You see I have been making the boy a sweater….for Christmas.

Yes, Christmas.

Yes, I gave it to him unfinished.

Yes, I’m a bad mother.

So I get to almost finished with it, only to realize that I messed it up.

So now I get to FROG it down to the arm pits…

He might get it before next winter.


January 15

Hey Internet!

It is Friday, and I’m nosy!

Here are the questions of the day.

  1. What’s something you frequently misplace?
  2. For whom are you often mistaken?
  3. When were you last misinformed about something important?
  4. Where in your home do you have a seemingly random collection of miscellanea?
  5. When you  meet someone for the first time, what qualities in the other person are likely to cause you to misjudge him or her?


January 12

It is Tuesday again, Internet, and time for another episode of TWD.

Only TWD has been preempted.

How in the world could I let preemption happen?

Uh….because I didn’t make today’s selection of Mrs. Vogel’s Scherben picked by Teanna of Spork or Foon?. I didn’t make them because I would basically be the only one eating them this week, and quite frankly they didn’t appeal to me.

Don’t be a hater.

Instead, I’m gonna show you how to make a Bird of Paradise.

The boy has been taking a Garde Manger class this quarter, and couldn’t wait to show me how to make this lovely little thing.

First you grab an apple, begin to mess with it, but wait!   gotta send a text first.

Mix some water and lemon juice.

Sharpen mom’s wee knife instead of using the professional knife that mom bought for college, because that might take him away from the texting.

Slice a wee bit off the bottom and dip into the lemon juice.
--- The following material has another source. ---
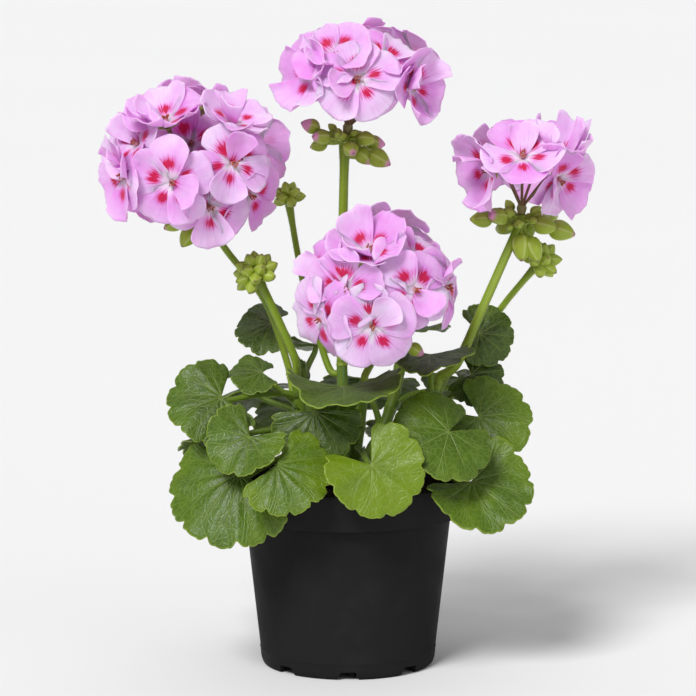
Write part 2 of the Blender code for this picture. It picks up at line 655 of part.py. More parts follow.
def blade_object(leaf, name):
    """The lobed blade, as one bent sheet with the blade's thickness."""
    shape = bmesh.new()
    angles = blade_angles()
    centre = shape.verts.new(blade_place(leaf, 0.0, 0.0))
    outer = [shape.verts.new(blade_place(leaf, angle, 1.0)) for angle in angles]
    middle = [shape.verts.new(blade_place(leaf, angle, 0.5)) for angle in angles[::3]]
    for index, pair in enumerate(zip(middle, middle[1:])):
        inner, following = pair
        first, second, third, fourth = outer[3 * index:3 * index + 4]
        shape.faces.new((centre, inner, following))
        shape.faces.new((inner, first, second))
        shape.faces.new((inner, second, third))
        shape.faces.new((inner, third, following))
        shape.faces.new((following, third, fourth))
    thing = add_object(name, shape)
    wall = thing.modifiers.new("thickness", "SOLIDIFY")
    wall.thickness = BLADE_THICKNESS * METRES_PER_MM
    wall.offset = 0.0
    return thing


def leaf_stalk_object(leaf, shoot, name):
    """The leaf's stalk, from inside its shoot to just through the blade."""
    start, _, _ = shoot_frame(shoot, leaf.at)
    forward, _, up = blade_axes(leaf)
    end = Vector(leaf.junction) + forward * 1.1 - up * 0.07
    reach = (end - start).length
    rising = Vector((0.0, 0.0, 0.18 * reach))
    away = (end - start) * 0.3
    points = bezier_points(start, start + away + rising,
                           end - up * 0.22 * reach, end, 2)
    points.insert(-1, end - up * 1.5)
    radii = even_radii(LEAF_STALK_RADIUS * 1.25, LEAF_STALK_RADIUS, len(points))
    return tube_object(name, points, radii, LEAF_STALK_SIDES)


def build_leafy_stem(shoot, material):
    """A shoot with its leaf stalks and blades, fused."""
    points = bezier_points(*shoot_curve(shoot), 4)
    points.insert(1, shoot.start + shoot.heading * STALK_LEAD)
    radii = even_radii(SHOOT_RADIUS, SHOOT_TIP_RADIUS, len(points))
    pieces = [tube_object("shoot", points, radii, SHOOT_SIDES)]
    for index, leaf in enumerate(leaf for leaf in LEAVES if leaf.shoot == shoot.name):
        pieces.append(leaf_stalk_object(leaf, shoot, f"leaf_stalk_{index}"))
        pieces.append(blade_object(leaf, f"blade_{index}"))
    return fuse(shoot.name, pieces, material)


def head_axis(head):
    """The direction from a head's hub to its ball's centre."""
    return (Vector(head.centre) - Vector(head.hub)).normalized()


def knob_middle(head):
    """Middle of the knob that a bloom's small stalks grow from, just above the hub."""
    return Vector(head.hub) + head_axis(head) * (HUB_RADIUS + SEAT_GAP + BLOOM_KNOB_RADIUS)


def hub_object(centre, axis):
    """The swollen top of a flower stalk, with a flat top that the bloom sits on."""
    points = [centre - axis * HUB_RADIUS, centre, centre + axis * HUB_RADIUS]
    return tube_object("hub", points, [HUB_TOP_RADIUS, HUB_RADIUS, HUB_TOP_RADIUS], SHOOT_SIDES)


def floret_place(head, floret, index):
    """Centre and outward direction of a floret on its head's ball."""
    wide, deep, high = head.ball
    right, above = floret.right, floret.above
    spread = max(0.04, 1.0 - (right / wide) ** 2 - (above / high) ** 2)
    back = -floret.front * deep * math.sqrt(spread)
    outward = Vector((right / wide ** 2, back / deep ** 2, above / high ** 2)).normalized()
    centre = Vector(head.centre) + Vector((right, back, above)) + outward * floret_layer(index)
    swung = Matrix.Rotation(math.radians(floret.turn), 3, "Z") @ outward
    _, up = upright_axes(swung)
    lift = math.radians(floret.tilt)
    return centre, swung * math.cos(lift) + up * math.sin(lift)


def floret_radius(index):
    """Florets differ a little in size."""
    return FLORET_RADIUS + 1.2 * math.sin(2.4 * index + 3.0)


def floret_layer(index):
    """Neighbouring florets lie at different depths, so that their petals overlap."""
    return FLORET_LAYER_STEP * (index % 3 - 1)


def petal_outline():
    """Angle from the petal's middle, share of the radius and lift of each outline point."""
    return ((-25.0, 0.93, -1.0), (0.0, 1.0, 0.0), (25.0, 0.93, 1.0), (36.0, 0.52, 0.0))


def upright_axes(outward):
    """Across and up at right angles to a direction."""
    upright = Vector((0.0, 0.0, 1.0))
    up = (upright - outward * upright.dot(outward)).normalized()
    return up.cross(outward), up


def floret_axes(outward, floret):
    """Across and up in a floret's own plane, with its roll."""
    across, up = upright_axes(outward)
    roll = math.radians(floret.roll)
    return across * math.cos(roll) - up * math.sin(roll), up * math.cos(roll) + across * math.sin(roll)


def petal_rings(shape, head, floret, index, offset):
    """Points of one face of the petals: for each petal its middle and its outline."""
    centre, outward = floret_place(head, floret, index)
    across, up = floret_axes(outward, floret)
    reach = math.sqrt(floret_radius(index) ** 2 - floret.droop ** 2)

    def place(angle, share, lift):
        turn = math.radians(angle)
        flat = (across * math.sin(turn) + up * math.cos(turn)) * reach * share
        height = lift + offset - floret.droop * share ** 2
        return shape.verts.new(centre + flat + outward * height)

    rings = []
    for petal in range(PETALS):
        middle_angle = FIRST_PETAL + PETAL_STEP * petal
        outline = [place(middle_angle + angle, share, lift)
                   for angle, share, lift in petal_outline()]
        rings.append((place(middle_angle, 0.45, 0.0), outline))
    return rings


def add_petal_face(shape, rings):
    """Faces of one side of the petals, outside their middles."""
    for petal in range(PETALS):
        middle, outline = rings[petal]
        chain = [rings[petal - 1][1][-1], *outline]
        for first, second in zip(chain, chain[1:]):
            shape.faces.new((middle, second, first))


def floret_object(head, floret, index, name):
    """Five petals in one lobed sheet round a throat, on a stalk that starts in the knob."""
    centre, outward = floret_place(head, floret, index)
    across, up = floret_axes(outward, floret)
    shape = bmesh.new()
    front = petal_rings(shape, head, floret, index, PETAL_THICKNESS / 2.0)
    back = petal_rings(shape, head, floret, index, -PETAL_THICKNESS / 2.0)
    add_petal_face(shape, front)
    add_petal_face(shape, back)
    throat = shape.verts.new(centre - outward * FLORET_THROAT_DEPTH * 0.5)
    neck = centre - outward * FLORET_THROAT_DEPTH
    turns = [math.radians(FIRST_PETAL + PETAL_STEP * petal) for petal in range(PETALS)]
    stalk = []
    for place, radius in ((neck, FLORET_NECK_RADIUS), (knob_middle(head), FLORET_STALK_RADIUS)):
        rim = [across * math.sin(turn) + up * math.cos(turn) for turn in turns]
        stalk.append([shape.verts.new(place + direction * radius) for direction in rim])
    for petal in range(PETALS):
        before = petal - 1
        shape.faces.new((throat, front[petal][0], front[before][1][-1]))
        shape.faces.new((throat, front[petal][1][-1], front[petal][0]))
        outline_front = [front[before][1][-1], *front[petal][1]]
        outline_back = [back[before][1][-1], *back[petal][1]]
        for step in range(len(outline_front) - 1):
            shape.faces.new((outline_front[step], outline_front[step + 1],
                             outline_back[step + 1], outline_back[step]))
        shape.faces.new((back[before][0], back[before][1][-1], stalk[0][before]))
        shape.faces.new((stalk[0][before], back[before][1][-1], stalk[0][petal]))
        shape.faces.new((stalk[0][petal], back[before][1][-1], back[petal][0]))
        upper, lower = stalk
        shape.faces.new((upper[before], upper[petal], lower[petal], lower[before]))
    shape.faces.new(stalk[-1])
    return add_object(name, shape)


def build_bloom(head, material):
    """A head's florets on their small stalks, which meet in a knob above the hub."""
    axis = head_axis(head)
    foot = Vector(head.hub) + axis * (HUB_RADIUS + SEAT_GAP)
    middle = knob_middle(head)
    pieces = [tube_object("knob", [foot, middle, middle * 2.0 - foot],
                          [HUB_TOP_RADIUS, BLOOM_KNOB_RADIUS, HUB_TOP_RADIUS], SHOOT_SIDES)]
    for index, floret in enumerate(head.florets):
        pieces.append(floret_object(head, floret, index, f"floret_{index}"))
    return fuse("bloom_" + head.name, pieces, material)


def stalk_start(shoot, fraction, towards, radius):
    """Where a flower stalk leaves its shoot's side, and in which direction."""
    point, axis, shoot_radius = shoot_frame(shoot, fraction)
    side = towards - point
    if fraction >= 1.0:
        return point + axis * SEAT_GAP, axis
    side = (side - axis * side.dot(axis)).normalized()
    direction = (side + axis * 0.3).normalized()
    return point + side * (shoot_radius + SEAT_GAP + 0.3 * radius), direction


def stalk_points(shoots, head, end):
    """A flower stalk's centre line, from just off its shoot to its end."""
    route = [Vector(place) for place in head.route]
    start, direction = stalk_start(shoots[head.shoot], head.at, route[0], head.stalk_radii[0])
    return [start, *smooth_route([start + direction * STALK_LEAD, *route, end], 2)]


def bud_object(root, foot, tip, name):
    """A bud with its own small stalk: pointed at its far end, widest below its middle."""
    belly = foot + (tip - foot) * 0.45
    width = BUD_WIDTH_SHARE * (tip - foot).length
    radii = [BUD_STALK_RADIUS, BUD_STALK_RADIUS * 1.3, width, width * 0.3]
    return tube_object(name, [root, foot, belly, tip], radii, BUD_SIDES)


def build_flower_stalk(head, shoots, material):
    """A flower stalk with its hub, and its buds on their own small stalks."""
    hub = Vector(head.hub)
    points = stalk_points(shoots, head, hub)
    radii = even_radii(*head.stalk_radii, len(points))
    pieces = [tube_object("stalk", points, radii, SHOOT_SIDES), hub_object(hub, head_axis(head))]
    for index, bud in enumerate(head.buds):
        reach = Vector(bud[:3])
        half = reach.normalized() * bud[3] * 0.5
        pieces.append(bud_object(hub, hub + reach - half, hub + reach + half, f"bud_{index}"))
    return fuse("flower_stalk_" + head.name, pieces, material)


def build_bud_head(head, shoots, material):
    """A closed head: buds spread evenly over a ball round the stalk's end."""
    centre = Vector(head.centre)
    points = stalk_points(shoots, head, centre)
    stalk_axis = (points[-1] - points[-2]).normalized()
    turn = stalk_axis.to_track_quat("Z", "Y")
    radii = even_radii(*head.stalk_radii, len(points))
    pieces = [tube_object("stalk", points, radii, SHOOT_SIDES), hub_object(centre, stalk_axis)]
    golden_turn = math.pi * (3.0 - math.sqrt(5.0))
    for index in range(head.bud_count):
        height = 1.0 - 1.5 * (index + 0.5) / head.bud_count
        spread = math.sqrt(1.0 - height ** 2)
        angle = golden_turn * index
        outward = turn @ Vector((spread * math.cos(angle), spread * math.sin(angle), height))
        foot = centre + outward * (head.ball_radius - head.bud_length)
        tip = centre + outward * head.ball_radius
        pieces.append(bud_object(centre, foot, tip, f"bud_{index}"))
    return fuse("bud_head_" + head.name, pieces, material)


def build():
    """Makes every part of the geranium."""
    clear_scene()
    black_plastic = make_material("pot_plastic", (0.022, 0.022, 0.023), 0.5)
    peat = make_material("peat", (0.030, 0.020, 0.014), 0.95)
    bark = make_material("stem_bark", (0.16, 0.19, 0.06), 0.7)
    leaf_green = make_material("leaf", (0.105, 0.23, 0.045), 0.55)
    stalk_green = make_material("flower_stalk", (0.23, 0.36, 0.05), 0.5)
    petal_pink = make_material("petal", (0.75, 0.38, 0.72), 0.6)
    shoots = {shoot.name: shoot for shoot in SHOOTS}
    build_pot(black_plastic)
    build_soil(peat)
    build_main_stem(bark)
    for shoot in SHOOTS:
        build_leafy_stem(shoot, leaf_green)
    for head in HEADS:
        build_flower_stalk(head, shoots, stalk_green)
        build_bloom(head, petal_pink)
    for head in BUD_HEADS:
        build_bud_head(head, shoots, stalk_green)


build()
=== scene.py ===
"""The looks of a zonal geranium in its nursery pot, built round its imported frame.

Sizes are in millimetres and become metres in the meshes. +Z is up and the plant's front faces
-Y. Shoots, leaves, flower heads and bud heads stand where the frame has them, and each gets a
finer piece here: crenate blades with their veins, separate petals, stamens, ribbed buds, hairs.
"""

import logging
import math
import random
from dataclasses import dataclass
from enum import Enum

import bmesh
import bpy
import numpy as np
from mathutils import Matrix, Vector


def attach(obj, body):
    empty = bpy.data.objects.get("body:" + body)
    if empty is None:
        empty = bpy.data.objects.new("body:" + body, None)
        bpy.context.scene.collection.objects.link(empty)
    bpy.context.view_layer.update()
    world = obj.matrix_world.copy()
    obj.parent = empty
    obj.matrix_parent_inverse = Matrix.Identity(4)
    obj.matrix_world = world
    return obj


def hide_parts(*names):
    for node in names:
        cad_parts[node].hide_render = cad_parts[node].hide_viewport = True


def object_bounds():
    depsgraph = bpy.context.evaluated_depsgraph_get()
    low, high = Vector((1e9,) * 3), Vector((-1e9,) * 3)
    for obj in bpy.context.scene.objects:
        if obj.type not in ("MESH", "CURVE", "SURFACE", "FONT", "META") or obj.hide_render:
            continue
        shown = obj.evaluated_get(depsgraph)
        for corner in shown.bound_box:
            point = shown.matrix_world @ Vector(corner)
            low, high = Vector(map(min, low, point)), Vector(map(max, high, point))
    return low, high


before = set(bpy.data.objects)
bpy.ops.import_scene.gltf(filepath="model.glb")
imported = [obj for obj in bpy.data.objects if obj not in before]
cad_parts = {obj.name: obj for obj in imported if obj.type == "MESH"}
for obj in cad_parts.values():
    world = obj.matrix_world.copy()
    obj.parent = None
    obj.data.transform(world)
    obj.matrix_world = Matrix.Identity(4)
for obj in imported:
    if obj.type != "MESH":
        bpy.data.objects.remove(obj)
CAD_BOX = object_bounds()

Source = bpy.types.NodeSocket | float

METRES_PER_MM = 0.001
LEAF_MAP = "lamina"
PETAL_MAP = "petal"

# How far inside the CAD box the easing starts, and how far past it the shapes may reach
EASE_ZONE = 8.0
EASE_EXCESS = 3.6

# Where shoots leave the main stem
MAIN_STEM_RADIUS = 6.0
MAIN_STEM_TOP = 103.0
SEAT_GAP = 0.35
STALK_LEAD = 3.0

# Geometry Nodes' tubes, and the hairs on them
STEM_SIDES = 12
STALK_SIDES = 16
PEDICEL_SIDES = 8
HAIR_LEAN = 0.45
CRUMB_LEAN = 3.0

# Blades
LOBE_STEP = 42.0
BACK_LOBE_SHRINK = 0.22
BLADE_HALF_ANGLE = 168.0
CORNER_START = 150.0
CORNER_CUT = 0.16
LOBE_NOTCH = 0.07
LOBE_NOTCH_ANGLE = 5.5
TOOTH_STEP = 14.0
TOOTH_DEPTH = 0.024
PLEAT = 0.017
RUFFLE = 0.026
FINE_RUFFLE = 0.013
PUCKER = 0.006

# Heads
PETALS = 5
PETAL_STEP = 72.0
FLORET_RADIUS = 21.9
FLORET_LAYER_STEP = 3.8
FLORET_DROOP = 3.5
HUB_RADIUS = 3.3
HUB_SWELL = 1.3
BLOOM_KNOB_RADIUS = 2.7
NECK_DEPTH = 4.6
STAMENS = 9
BRACTS = 7
SCALE_THICKNESS = 0.35
YOUNG_BUD_TURN = 2.4
GOLDEN_TURN = math.pi * (3.0 - math.sqrt(5.0))


class Slot(Enum):
    """The record's material slots."""
    POT = "pot_plastic"
    PEAT = "peat"
    BARK = "stem_bark"
    LEAF = "leaf"
    STALK = "flower_stalk"
    PETAL = "petal"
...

Dip the bottom, too because we don’t want it turning brown.

Slice three ovals into the apple, getting larger as you go.   You can see how they are being cut.

Dip all the pieces into the lemon juice, stopping only to text.

Cut out a chunk for the neck.

Fan out the ovals on the sides.

And on the top.

Take the bottom piece and wack wee bits off.

He didn’t show me how to do this because of the texting.

Take a wee bit of tooth pick and attach the head, and voila.

Bird of paradise.

Isn’t it lovely?

But who?   who could be the beneficiary of all that texting???

Why his sweet girlfriend Bethany of course.


January 9

It’s cold.

And snowy.

And I’m wimpy when it comes to cold and snowy…because hello!……..Cold…I’m just not your fan!

Snow ball fights…not my thing.



Hot chocolate, blankie and remote!   I’m so there!

And even when the boy shovels the walk and the car out, I don’t leave unless it is absolutely necessary…which is today because we are out of groceries.


January 8

First of all I have to say….


Superman has a job!

Thanks so much for your prayers and kind words.   You’ll never, ever know just how much they mean to me.

Secondly, it is Friday Internet, and I’m nosy.

Here are your 5 questions for today.

  1. What’s something you wear only when you’re just about out of clean clothes?
  2. Who’s someone you hang out with only if nobody else is available?
  3. What’s something you eat only when the budget is really, really tight?
  4. Who’s someone you call for help only if you absolutely must?
  5. What’s something you’ll watch on television only because it’s slightly better than watching nothing?


1.  I wear my nightgown when I’m almost out of clean clothes.

2.  I’d prefer to be by myself.

3.  Boxed mac’n’cheese

4.  My mother-in-law

5.  Roseanne re-runs


January 7

The week between Christmas and New Years was spent with family.

Family with beautiful babies.

We ate all sorts of yummy food.

I took all sorts of candid photos.

And we played Apples to Apples, of which I didn’t win.

I lay the blame solely on my mother who chose Rush Limbaugh over God for the card “Trustworthy”.